Moderate Muslims are also at risk in Nigeria from Islamist extremists. This has been noted in Kaduna, where security forces are being drafted in to protect mosques as well as churches.
However, it is those identified as Christians who bear the brunt of the attacks. The scale of those attacks against Christians has continued to grow.
The Nigerian NGO Intersociety noted that more than 1,400 Christians were killed in violence in the first four months of 2021 alone, ‘the highest number recorded since 2014’. They also flagged up the epidemic of kidnapping in the country.

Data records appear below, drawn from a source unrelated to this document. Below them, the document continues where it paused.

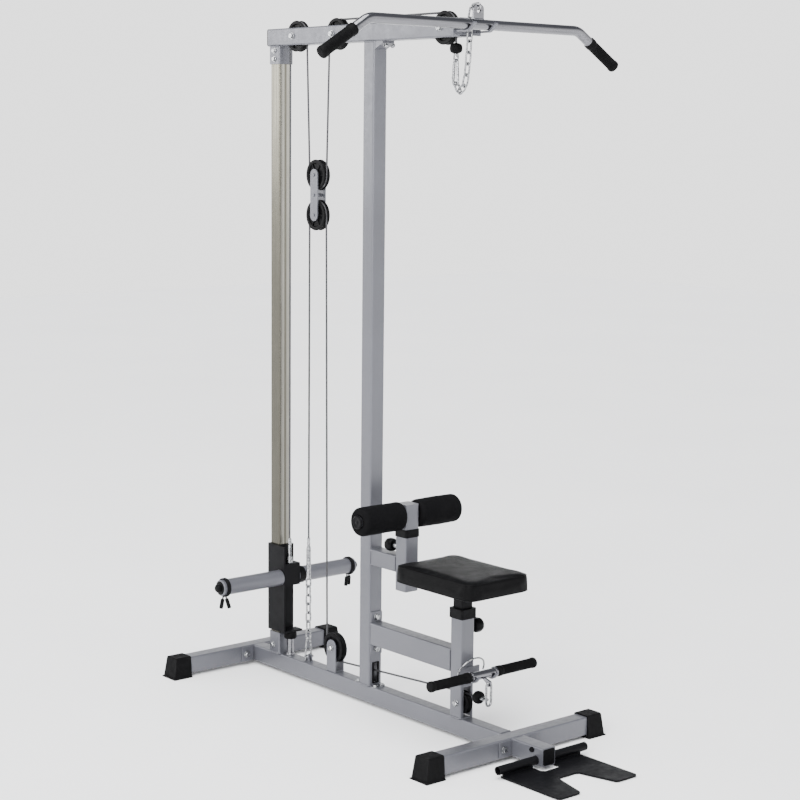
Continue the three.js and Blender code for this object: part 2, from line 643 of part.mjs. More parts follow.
// The lat bar is one bent tube; each end drops at an angle past its bend.
function latBarStations() {
  const { z, halfStraight, bend, tail } = LAT_BAR;
  const angle = THREE.MathUtils.degToRad(LAT_BAR.drop);
  const steps = 5;
  const half = [];
  for (let i = 0; i <= steps; i += 1) {
    const a = (angle * i) / steps;
    const drop = bend * (1 - Math.cos(a));
    half.push([halfStraight + bend * Math.sin(a), z - drop, Math.cos(a), -Math.sin(a)]);
  }
  const [endX, endZ] = half[steps];
  half.push([endX + tail * Math.cos(angle), endZ - tail * Math.sin(angle), Math.cos(angle), -Math.sin(angle)]);
  const make = (x, high, dx, dz) => ({
    point: new THREE.Vector3(x, LAT_BAR.y, high), direction: new THREE.Vector3(dx, 0, dz),
  });
  const left = half.map(([x, high, dx, dz]) => make(-x, high, dx, -dz)).reverse();
  return [...left, ...half.map((values) => make(...values))];
}

function gripProfile(length, radius, bore, cap) {
  const depth = length - cap;
  return [
    [0, length], [radius - 3, length], [radius, length - 3], [radius, 2], [radius - 2, 0],
    [bore, 0], [bore, depth], [0, depth],
  ];
}

function addLatBar() {
  const stations = latBarStations();
  const bar = sweep(stations, LAT_BAR.radius, 12, LAT_BAR.radius - LAT_BAR.wall);
  const tabHeight = LAT_TAB.top - LAT_BAR.z;
  const outline = new THREE.Shape();
  const half = LAT_TAB.width / 2;
  outline.moveTo(-half, 0);
  outline.lineTo(half, 0);
  outline.lineTo(half, tabHeight - 12);
  outline.absarc(half - 12, tabHeight - 12, 12, 0, Math.PI / 2, false);
  outline.absarc(12 - half, tabHeight - 12, 12, Math.PI / 2, Math.PI, false);
  const hole = new THREE.Path();
  hole.absarc(0, LAT_TAB.holeZ - LAT_BAR.z, LAT_TAB.hole, 0, 2 * Math.PI, true);
  outline.holes.push(hole);
  const tab = extrude(outline, LAT_TAB.thickness, 'y', 5).translate(0, LAT_BAR.y, LAT_BAR.z);
  add('lat_bar', fuse(bar, tab), MATERIAL.chrome);
  const end = stations[stations.length - 1].point;
  const angle = THREE.MathUtils.degToRad(LAT_BAR.drop);
  const profile = gripProfile(LAT_GRIP.length, LAT_GRIP.radius, LAT_BAR.radius + CLEARANCE, LAT_GRIP.cap);
  const back = LAT_GRIP.length - LAT_GRIP.cap - CLEARANCE;
  [-1, 1].forEach((side) => {
    const grip = turned(profile, 'x', 20).rotateY(angle);
    if (side < 0) grip.rotateZ(Math.PI);
    const x = side * (end.x - back * Math.cos(angle));
    const z = end.z + back * Math.sin(angle);
    add(`lat_grip_${side < 0 ? 'left' : 'right'}`, grip, MATERIAL.foam, x, LAT_BAR.y, z);
  });
}

function addRowBar() {
  const { y, z, radius, halfLength, gripStart } = ROW_BAR;
  const bar = rod(radius, 2 * halfLength, 'x', 16).translate(0, y, z);
  const linkY = ROW_LINK.y;
  const side = new THREE.Shape();
  side.moveTo(y + 8, z - 4);
  side.lineTo(y - 8, z - 4);
  side.lineTo(linkY - 9, z - 14);
  side.lineTo(linkY - 9, z - 22);
  side.absarc(linkY, z - 22, 9, Math.PI, 2 * Math.PI, false);
  const hole = new THREE.Path();
  hole.absarc(linkY, z - 20, 5.5, 0, 2 * Math.PI, true);
  side.holes.push(hole);
  add('row_bar', fuse(bar, extrude(side, 6, 'x', 5)), MATERIAL.chrome);
  const length = halfLength - gripStart + ROW_GRIP.cap + CLEARANCE;
  const profile = gripProfile(length, ROW_GRIP.radius, radius + CLEARANCE, ROW_GRIP.cap);
  [-1, 1].forEach((s) => {
    const grip = turned(profile, 'x', 20);
    if (s < 0) grip.rotateZ(Math.PI);
    add(`row_grip_${s < 0 ? 'left' : 'right'}`, grip, MATERIAL.foam, s * gripStart, y, z);
  });
}

function addRowEnd() {
  const z = wheels.lowFront.z + wheels.lowFront.pitch;
  const { radius, length } = STOP;
  const back = LOW_STOP.back;
  const start = LOW_FRONT.y - CLEARANCE;
  const stub = rod(CABLE.diameter / 2, start - back + 10, 'y', 8).translate(0, (start + back - 10) / 2, z);
  const ball = turned(stopProfile(radius, length), 'y', 16).translate(0, back - length, z);
  const eyeMiddle = (back - length + ROW_LINK.y) / 2 - 1;
  const eye = ring(38, 20, 6).rotateZ(Math.PI / 2).rotateX(Math.PI / 2).translate(0, eyeMiddle, z);
  const { bottom, height, width, wire } = ROW_LINK;
  const link = ring(height, width, wire, 6).translate(0, ROW_LINK.y, bottom + height / 2);
  add('row_cable_end', fuse(stub, ball, eye, link), MATERIAL.zinc);
}

// Seat: beam, slotted post, telescoping stem, pad and pop-pin.
function pinProfile(tip, neck, length, radius) {
  return [
    [0, neck + length], [radius - 5, neck + length], [radius, neck + length - 6], [radius, neck + 8],
    [radius - 4, neck], [9, neck], [9, 0], [5, 0], [5, -tip], [0, -tip],
  ];
}

function addSeatFrame() {
  const { y, width, top, slotWidth, slotBottom, slotTop } = SEAT_POST;
  const start = -UPRIGHT.width / 2;
  const end = y + width / 2;
  const beamHeight = SEAT_BEAM.top - SEAT_BEAM.bottom;
  const beam = tube(SEAT_BEAM.width, beamHeight, WALL, start - end, 'y', 6);
  add('seat_beam', beam, MATERIAL.frame, 0, (start + end) / 2, SEAT_BEAM.bottom + beamHeight / 2);
  const height = top - BASE.top;
  const post = tube(width, width, WALL, height, 'z').translate(0, y, BASE.top + height / 2);
  const slot = block(slotWidth, width + 30, slotTop - slotBottom, 0, y, (slotTop + slotBottom) / 2);
  const hole = rod(5.5, 20, 'x', 16).translate(width / 2, y, SEAT_PIN.z);
  const axle = rod(SMALL_WHEEL.axle, width, 'x', 16).translate(0, LOW_FRONT.y, LOW_FRONT.z);
  add('seat_post', fuse(cut(post, slot, hole), axle), MATERIAL.frame);
  const cradle = hooks(ROW_HOOK, ROW_BAR, y - width / 2, SEAT_POST.slotTop + 16, ROW_BAR.z + 8);
  add('row_bar_hooks', cradle, MATERIAL.frame);
}

function collar(outerTube, stemWidth, { height, skirt, wall }) {
  const outer = outerTube + 2 * wall;
  const upper = height - skirt;
  const lift = height / 2 - skirt;
  const body = extrude(roundedRect(outer, outer, 7), height, 'z').translate(0, 0, lift);
  const bore = extrude(roundedRect(stemWidth + 1, stemWidth + 1, 5), 2 * upper + 20, 'z');
  const mouth = extrude(roundedRect(outerTube + 0.6, outerTube + 0.6, 5), 2 * skirt, 'z');
  return cut(body, bore, mouth.translate(0, 0, -skirt + CLEARANCE));
}

function addSeat() {
  const { y, width, top } = SEAT_POST;
  add('seat_collar', collar(width, SEAT_STEM.width, SEAT_COLLAR), MATERIAL.nylon, 0, y, top);
  const height = SEAT_STEM.top - SEAT_STEM.bottom;
  const stem = tube(SEAT_STEM.width, SEAT_STEM.width, SEAT_STEM.wall, height, 'z');
  const plate = block(150, 180, 5, 0, SEAT_PAD.y - y, height / 2 + 2);
  add('seat_stem', fuse(stem, plate), MATERIAL.black, 0, y, SEAT_STEM.bottom + height / 2);
  const { width: padWidth, depth, height: padHeight, corner, edge } = SEAT_PAD;
  const outline = roundedRect(padWidth - 2 * edge, depth - 2 * edge, corner - edge);
  const pad = new THREE.ExtrudeGeometry(outline, {
    depth: padHeight - 2 * edge,
    bevelEnabled: true,
    bevelSize: edge,
    bevelThickness: edge,
    bevelSegments: 2,
    curveSegments: 3,
  });
  const under = SEAT_STEM.top + 4.5 + CLEARANCE;
  add('seat_pad', pad, MATERIAL.vinyl, 0, SEAT_PAD.y, under + edge);
  const pin = turned(pinProfile(3, SEAT_PIN.neck, SEAT_PIN.length, SEAT_PIN.radius), 'x', 20);
  add('seat_pin', pin, MATERIAL.nylon, width / 2 + CLEARANCE, y, SEAT_PIN.z);
}

// Thigh holder: arm, sleeve, telescoping head with its axle, and two foam rollers.
function addThighFrame() {
  const { y, width, bottom, top, armBottom, armTop } = THIGH;
  const height = top - bottom;
  const sleeve = tube(width, width, WALL, height, 'z').translate(0, y, bottom + height / 2);
  const start = -UPRIGHT.width / 2;
  const end = y + width / 2 - 1;
  const armHeight = armTop - armBottom;
  const armMiddle = armBottom + armHeight / 2;
  const arm = tube(width, armHeight, WALL, start - end, 'y').translate(0, (start + end) / 2, armMiddle);
  const hole = rod(5.5, 20, 'y', 16).translate(0, y + width / 2, THIGH_PIN.z);
  add('thigh_bracket', cut(fuse(sleeve, arm), hole), MATERIAL.frame);
  add('thigh_collar', collar(width, THIGH_STEM.width, THIGH_COLLAR), MATERIAL.nylon, 0, y, top);
}

function addThigh() {
  const { y, width } = THIGH;
  const { bottom, headBottom, headTop } = THIGH_STEM;
  const height = headBottom - bottom + 2;
  const { width: inner, wall } = THIGH_STEM;
  const stem = tube(inner, inner, wall, height, 'z').translate(0, 0, bottom + height / 2);
  const headHeight = headTop - headBottom;
  const headMiddle = headBottom + headHeight / 2;
  const head = extrude(roundedRect(width, width, 5), headHeight, 'z').translate(0, 0, headMiddle);
  const reach = ROLLER.start + ROLLER.length + 1;
  const axle = rod(ROLLER.axle, 2 * reach + 6, 'x', 16).translate(0, 0, ROLLER.z);
  const washers = [-1, 1].map((side) => rod(20, 4, 'x', 16).translate(side * (reach + 2), 0, ROLLER.z));
  add('thigh_stem', fuse(stem, head, axle, ...washers), MATERIAL.frame, 0, y, 0);
  const { bore, radius, length } = ROLLER;
  const profile = [
    [bore, 0], [radius - 8, 0], [radius - 2, 2], [radius, 8], [radius, length - 8],
    [radius - 2, length - 2], [radius - 8, length], [bore, length], [bore, 0],
  ];
  add('thigh_roller_left', turned(profile, 'x'), MATERIAL.foam, -ROLLER.start - length, y, ROLLER.z);
  add('thigh_roller_right', turned(profile, 'x'), MATERIAL.foam, ROLLER.start, y, ROLLER.z);
  const pin = turned(pinProfile(3, THIGH_PIN.neck, THIGH_PIN.length, THIGH_PIN.radius), 'y', 20);
  add('thigh_pin', pin, MATERIAL.nylon, 0, y + width / 2 + CLEARANCE, THIGH_PIN.z);
}

// Foot plate: a notched plate that tilts up on a tube through the base stub.
function addFootPlate() {
  const { y, z, tube: diameter, width, thickness, bottom, front } = FOOT_PLATE;
  const { halfFront, halfRoot, root, halfRear, rear } = FOOT_NOTCH;
  const half = width / 2;
  const back = y + 5;
  const outline = new THREE.Shape([
    [-half, back], [-half, front + 8], [8 - half, front], [-halfFront - 8, front], [-halfFront, front + 6],
    [-halfRoot - 3, root - 5], [6 - halfRoot, root], [halfRoot - 6, root], [halfRoot + 3, root - 5],
    [halfFront, front + 6], [halfFront + 8, front], [half - 8, front], [half, front + 8], [half, back],
    [halfRear, back], [halfRear, rear + 8], [halfRear - 8, rear], [8 - halfRear, rear],
    [-halfRear, rear + 8], [-halfRear, back],
  ].map(([px, py]) => new THREE.Vector2(px, py)));
  const plate = extrude(outline, thickness, 'z').translate(0, 0, bottom + thickness / 2);
  const ribHeight = z - bottom - 4;
  const ribWidth = half - halfRear - 8;
  const ribs = [-1, 1].map((side) => (
    block(ribWidth, 8, ribHeight, side * (half - 4 - ribWidth / 2), y, bottom + 4 + ribHeight / 2)));
  const hinge = rod(diameter / 2, width + 34, 'x', 16).translate(0, y, z);
  add('foot_plate', fuse(plate, ...ribs, hinge), MATERIAL.black);
}

addBase();
addStub();
addUpright();
addBoom();
add('lat_bar_hooks', hooks(HOOK, LAT_BAR, BOOM.front, BOOM.bottom + 4, BOOM.bottom + 36), MATERIAL.frame);
addGuide();
addCarriage();
addHorns();
addClevis();
addWheels();
addFloatBracket();
addLowBracket();
addCables();
addAnchor();
addHighEnd();
addLatBar();
addRowBar();
addRowEnd();
addSeatFrame();
addSeat();
addThighFrame();
addThigh();
addFootPlate();

// The machine is built around its upright, then moved so that its footprint is centred on the origin.
machine.position.y = -(FOOT_PLATE.front + REAR_FOOT.y + FOOT_CAP.halfFloor) / 2;

export default machine;
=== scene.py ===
"""Builds the looks of a plate-loaded lat pulldown and low row machine around its CAD frame."""

import json
import math

import bmesh
import bpy
from mathutils import Matrix, Vector
from mathutils.bvhtree import BVHTree
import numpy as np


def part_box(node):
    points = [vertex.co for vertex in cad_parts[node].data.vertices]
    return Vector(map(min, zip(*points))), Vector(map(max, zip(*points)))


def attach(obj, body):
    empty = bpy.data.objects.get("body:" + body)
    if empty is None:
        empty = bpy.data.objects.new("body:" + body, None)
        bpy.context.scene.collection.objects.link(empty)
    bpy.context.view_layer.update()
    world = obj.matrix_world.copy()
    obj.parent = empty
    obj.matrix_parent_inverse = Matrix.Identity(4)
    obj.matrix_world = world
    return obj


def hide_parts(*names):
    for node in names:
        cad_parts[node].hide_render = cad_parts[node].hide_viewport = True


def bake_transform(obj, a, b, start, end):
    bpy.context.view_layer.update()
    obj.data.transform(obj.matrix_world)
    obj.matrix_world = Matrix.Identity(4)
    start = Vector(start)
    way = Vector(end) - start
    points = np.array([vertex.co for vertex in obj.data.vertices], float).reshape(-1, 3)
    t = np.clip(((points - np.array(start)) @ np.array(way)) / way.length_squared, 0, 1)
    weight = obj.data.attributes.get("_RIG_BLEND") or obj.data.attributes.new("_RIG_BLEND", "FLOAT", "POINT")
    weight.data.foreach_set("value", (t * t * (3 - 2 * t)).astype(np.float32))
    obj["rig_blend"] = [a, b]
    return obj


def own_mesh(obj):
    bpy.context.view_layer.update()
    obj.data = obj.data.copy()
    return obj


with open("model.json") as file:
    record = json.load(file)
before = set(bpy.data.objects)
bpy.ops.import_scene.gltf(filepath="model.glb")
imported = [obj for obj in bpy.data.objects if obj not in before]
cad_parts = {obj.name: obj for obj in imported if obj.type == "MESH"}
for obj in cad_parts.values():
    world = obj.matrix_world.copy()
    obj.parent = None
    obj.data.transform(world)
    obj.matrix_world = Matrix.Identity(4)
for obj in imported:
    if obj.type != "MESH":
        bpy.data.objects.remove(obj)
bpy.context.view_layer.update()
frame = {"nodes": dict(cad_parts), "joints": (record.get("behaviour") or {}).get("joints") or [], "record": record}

NODE_BODY = {n: b for b, ns in frame["record"]["behaviour"]["bodies"].items() for n in ns}
NODE_SLOT = {s["node"]: s["material_slot"] for s in frame["record"]["subparts"]}

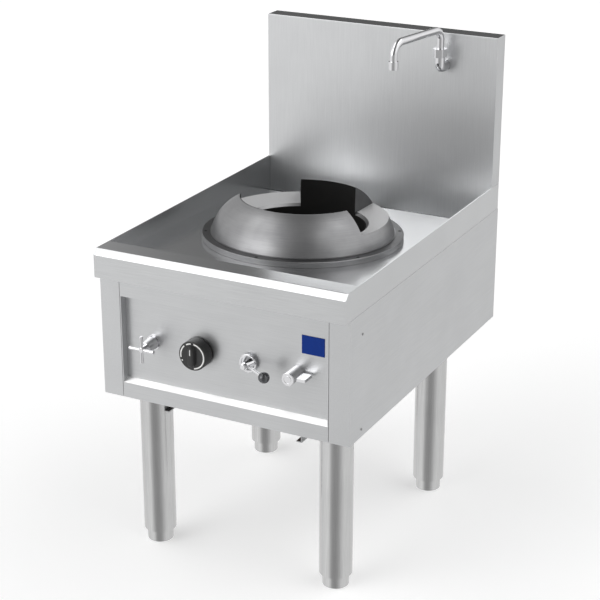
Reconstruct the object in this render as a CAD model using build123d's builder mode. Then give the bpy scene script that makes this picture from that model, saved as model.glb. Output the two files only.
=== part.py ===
from build123d import *
from math import cos, radians, sin, tan
import os

os.makedirs("parts", exist_ok=True)

# Gas wok range with one burner. Millimetres, +Z up, the front faces -Y.
# The origin lies on the floor, under the middle of the worktop.

# ---- overall sizes
width = 600.0  # across the side panels
depth = 836.0  # worktop, front to back
rim_height = 732.0  # floor to worktop rim
splash_rise = 359.0  # rim to the top of the backsplash
splash_depth = 46.0
body_height = 343.0  # rim to the underside of the body
apron_drop = 63.5  # rim to the lower edge of the apron
overhang = 22.0  # worktop in front of the body
reveal = 1.0  # side panels stand proud of the apron
rest_gap = 0.3  # between pieces that rest on each other
run_gap = 0.05  # radial, between a shaft and its bore
hole_gap = 0.5  # radial, between a pipe or shank and its hole

# ---- sheet thicknesses
deck_sheet = 2.0
panel_sheet = 1.5
frame_sheet = 3.0

# ---- worktop
bevel = 12.0
strip_depth = 63.0  # flat strip along the front, with the bevel
step_drop = 34.0  # strip down to the floor of the deck
deck_tilt = 2.0  # degrees, falling to the back
rim_width = 3.0
gutter_width = 95.6
gutter_depth = 50.0
gutter_lip = 17.0  # how far the gutter's back wall rises
bend_radius = 3.0
outer_bend = 1.4  # rounded folds of the side panels and the backsplash

# ---- body panels
post_width = 48.0
seam = 1.0
fold = 20.0
small_fold = 9.0
recess_edge = 2.0  # bezel metal beside the recess
upper_rail = 42.0
recess_height = 201.9
recess_depth = 18.0
ledge_rise = 6.9
panel_lap = 8.0

# ---- plain plate on the control panel
badge_width = 52.5
badge_height = 41.0
badge_side = 15.75  # plate to the side of the recess
badge_drop = 14.2  # recess top to the plate
badge_sheet = 1.0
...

In those four months, Intersociety say 2,200 Nigerian Christians were abducted – and 220 of those victims were later murdered.
In the UK, the All Party Parliamentary Group (APPG) for International Freedom of Religion or Belief, noted in a recent report that Fulani militants were adopting ‘a comparable strategy to Boko Haram and ISWAP, and demonstrated clear intent to target Christians and potent symbols of Christian identity.’
Underscoring the scale of the violence facing Christians, International Christian Concern has declared Nigeria ‘persecutor of the year’. ICC described the country as ‘one of the deadliest places on earth for Christians,’ claiming between 50,000 and 70,000 had been killed there since the turn of the millennium.
‘Now is not the time for the international community to take its eye off the ball with Nigeria,’ says Paul Robinson of Release International.
‘With the rise of Islamist militancy, whether from Boko Haram, Fulani extremists or ISWAP, Nigeria is becoming increasingly violent. It is a dangerous place to be a Christian.’
Release is active in more than 25 countries around the world, working through partners to prayerfully, pastorally and practically support the families of Christian martyrs, prisoners of faith and their families; Christians suffering oppression and violence, and Christians forced to flee.